When I was a kid, I lived for gymnastics. While other neighborhood kids were running around swinging bats and throwing balls, I was climbing door jams and forward-rolling my way across the living room until my mom enrolled me in classes. I loved learning how to front- and back-handspring down an expanse of open floormat and to fly around on the equipment, especially the uneven bars.
I joined a team once I was old enough. At our daily practice sessions, my teammates and I became tightly bonded. We inspired in each other the courage to try new gravity-defying feats and the confidence to excel at competitions. All these years later, I can appreciate the love for fitness and form that I acquired from the sport. I also remember and appreciate my former teammates.
Friendships born on the field of athletic strife are the real gold of competition. Awards become corroded, friends gather no dust.
—Jesse Owens
Recently, I had the opportunity to hear Kim Hamilton Anthony speak about her NCAA championship gymnastics career and her childhood. Competing in the late 1980s, Anthony broke barriers and records. She was the first Black woman to earn a full gymnastics scholarship to UCLA and to win an NCAA championship title. She’s an international gold medalist with the US National Team and four-time US National champion, as well as a Sports Hall of Fame inductee in the state of Virginia and at UCLA.

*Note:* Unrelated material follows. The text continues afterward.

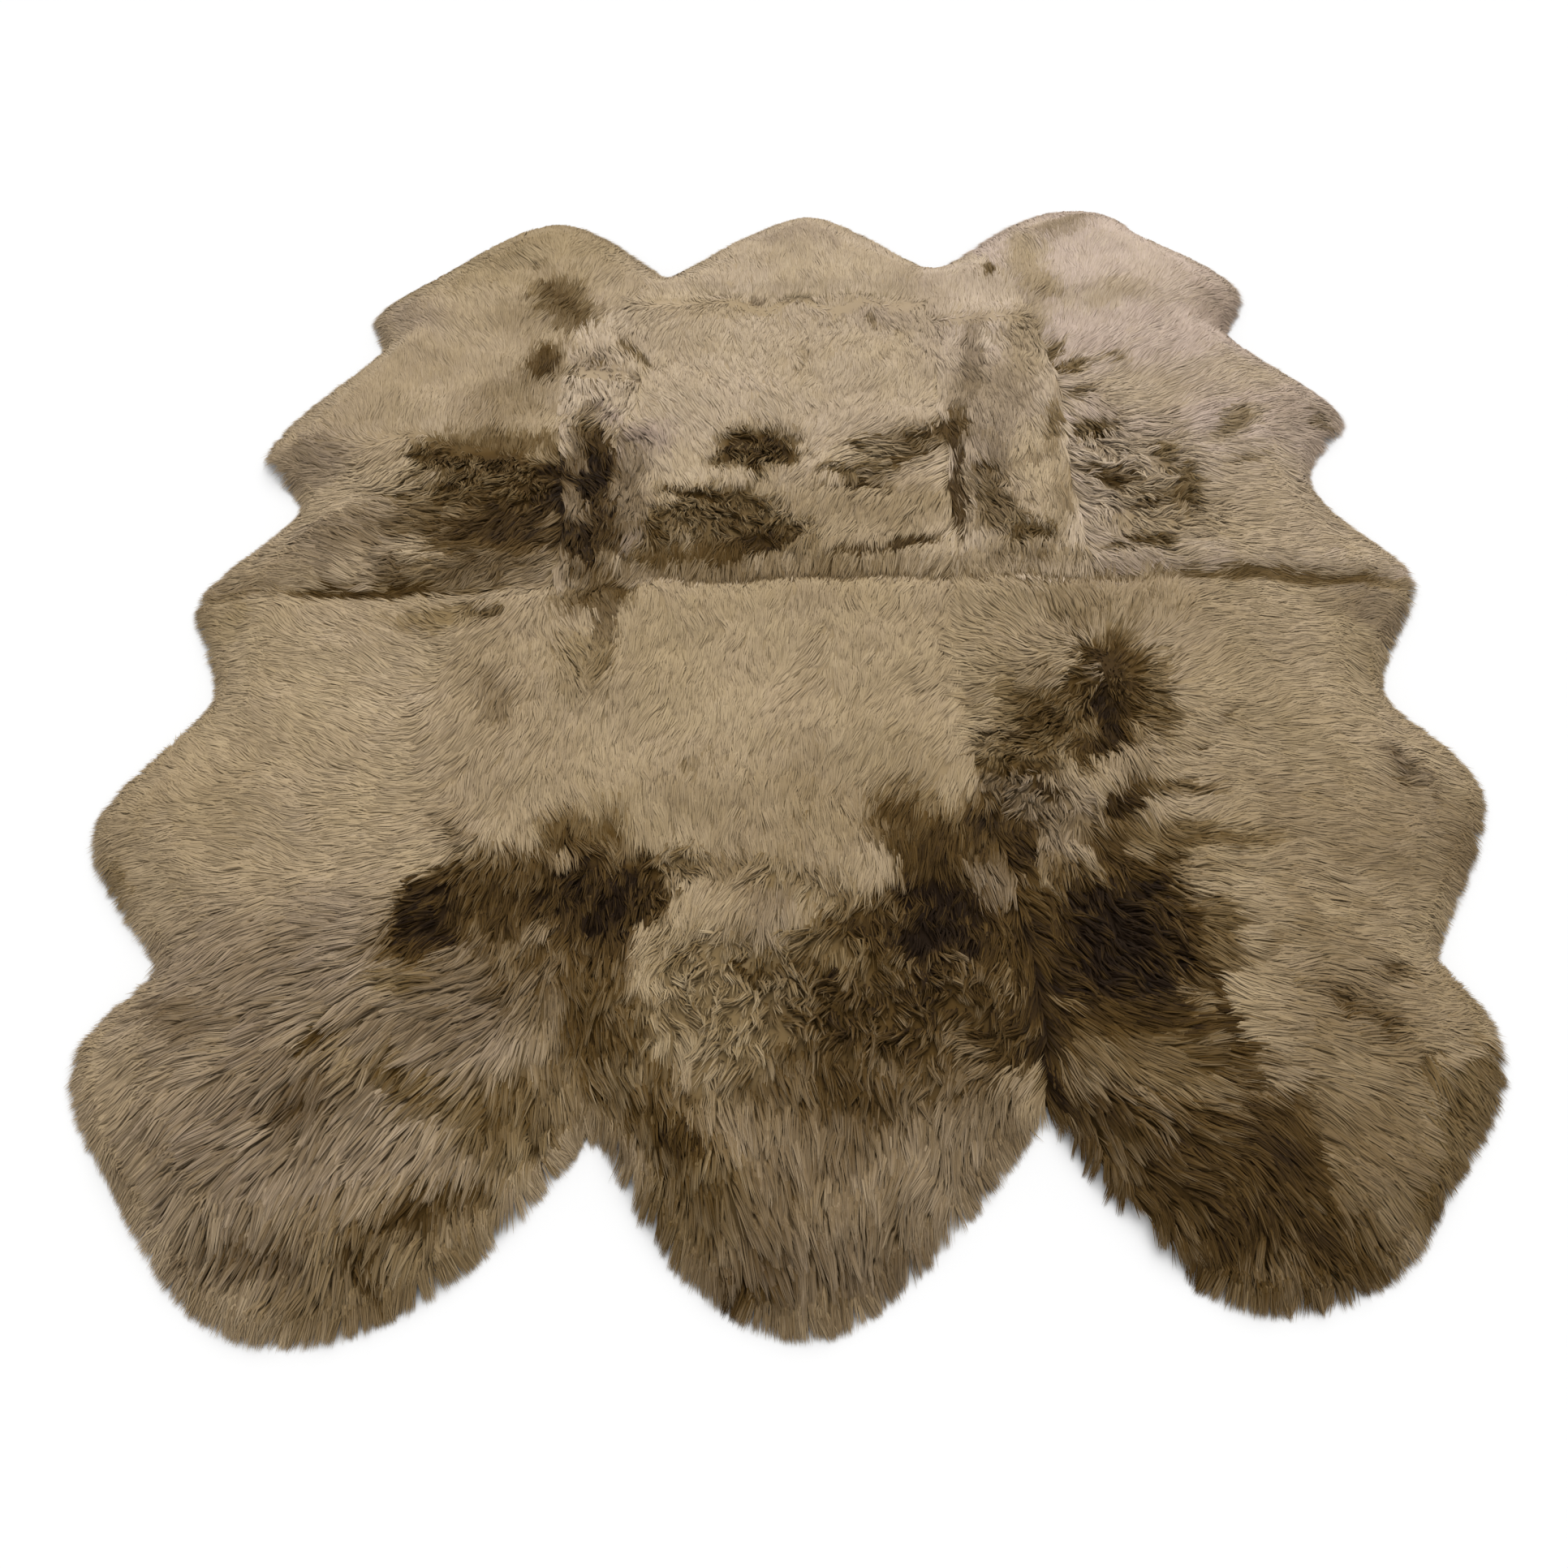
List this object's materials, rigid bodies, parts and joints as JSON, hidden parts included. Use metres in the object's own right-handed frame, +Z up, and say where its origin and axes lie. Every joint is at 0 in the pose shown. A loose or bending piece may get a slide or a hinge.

Lesser known facts about Anthony’s life include the poverty and other challenges she faced as a child. She and her mom cleaned the gym at night after practices to offset the cost of her training. Gymnastics has always been an expensive sport, and it also was an almost exclusively white sport at that time. Most of her teammates lived a far different life outside of the gym than she did. But the friendships made inside the gym were sacred and strong, despite the differing life circumstances between Anthony and her teammates. She’s written a book about her experiences, and I recommend learning more about her incredible journey.
In the speech I attended last week, Anthony was introduced by her former UCLA teammate and co-captain Maura Driscoll Farden in a touching tribute. Their friendship has clearly stood the test of time and their differences in background never seemed to factor into their relationship.
Listening to Farden’s introduction and Anthony’s testimony as a trailblazing champion was truly inspiring. Although I never came close to performing at their level of the sport, I was transported back into so many of my own memories of gymnastics and camaraderie. I could relate to their feeling of love and friendship born in the gym, and I was amazed by Anthony’s strength in overcoming adversity. We’ve written before about how working out together can foster connection, but Anthony’s story truly illustrates the deep and transformative effects of those relationships.